Thanks for the clarification. It sounds, however, like this would be equally well solved by radioman's two-finger "summon" gesture - perhaps even better since you don't need to switch out of your normal scrolling / flicking / tapping behavior to get into it. But it definitely makes the case for doing something to make it easier to grab / resize the box while zoomed-in.

One other thing I wonder about is what happens after you've summoned the box - are you likely to then want to switch back to recognizing the whole page? That actually does argue for the button, since it could act as a sort of toggle between the full page and the currently visible area - might be a bit confusing if people didn't realize that they could also move around the handles directly, but it seems like it would make it easier to return to normal reading after resizing the box.

character · Apr 21, 2012

mikelove said:
It sounds, however, like this would be equally well solved by radioman's two-finger "summon" gesture - perhaps even better since you don't need to switch out of your normal scrolling / flicking / tapping behavior to get into it.

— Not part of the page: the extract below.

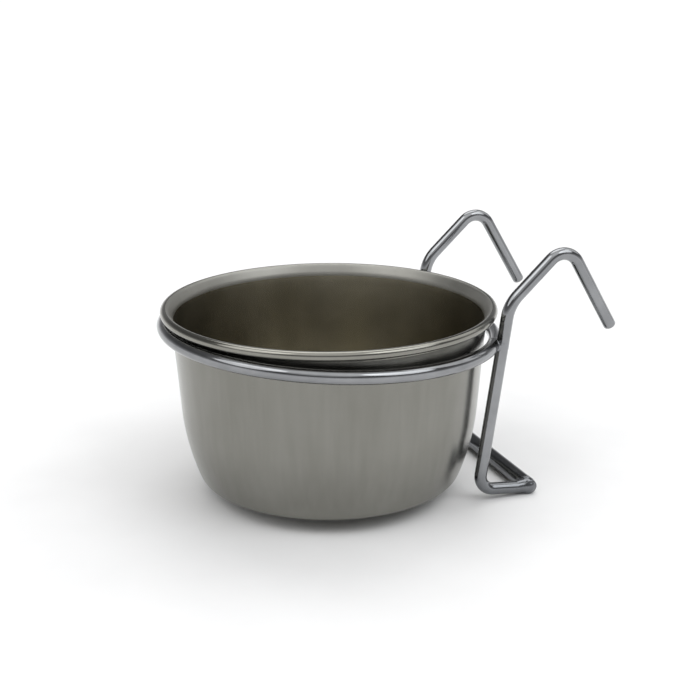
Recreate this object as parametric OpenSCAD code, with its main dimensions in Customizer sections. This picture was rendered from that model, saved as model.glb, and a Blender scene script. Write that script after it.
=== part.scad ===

True; I just worry adding the detection for that slowing down more common operations, and the ease of the summon gesture at the edges of the 9.7" screen when holding the iPad with one hand. The button doesn't depend on having big hands or both hands free.

One other thing I wonder about is what happens after you've summoned the box - are you likely to then want to switch back to recognizing the whole page? That actually does argue for the button, since it could act as a sort of toggle between the full page and the currently visible area - might be a bit confusing if people didn't realize that they could also move around the handles directly, but it seems like it would make it easier to return to normal reading after resizing the box.

Making it a toggle is interesting; it would be like some other buttons in Pleco then. I just figured it was so easy to zoom all the way out that a pinch gesture followed by the button press wasn't too bad a way to get back to full page recognition.

mikelove · Apr 21, 2012

character said:
True; I just worry adding the detection for that slowing down more common operations, and the ease of the summon gesture at the edges of the 9.7" screen when holding the iPad with one hand. The button doesn't depend on having big hands or both hands free.

I'm confident the detection won't slow anything down, though the difficulty of doing this one-handed is certainly worth considering.

character said:
Making it a toggle is interesting; it would be like some other buttons in Pleco then. I just figured it was so easy to zoom all the way out that a pinch gesture followed by the button press wasn't too bad a way to get back to full page recognition.

Well my worry was that that would interrupt "flow" too - you're already zoomed in when you encounter a particular piece of text that the system misread, so wouldn't it be kind of annoying to have to zoom back out again in order to return to the previous recognition area setting?

character · Apr 22, 2012

mikelove said:
I'm confident the detection won't slow anything down, the difficulty of doing this one-handed is certainly worth considering.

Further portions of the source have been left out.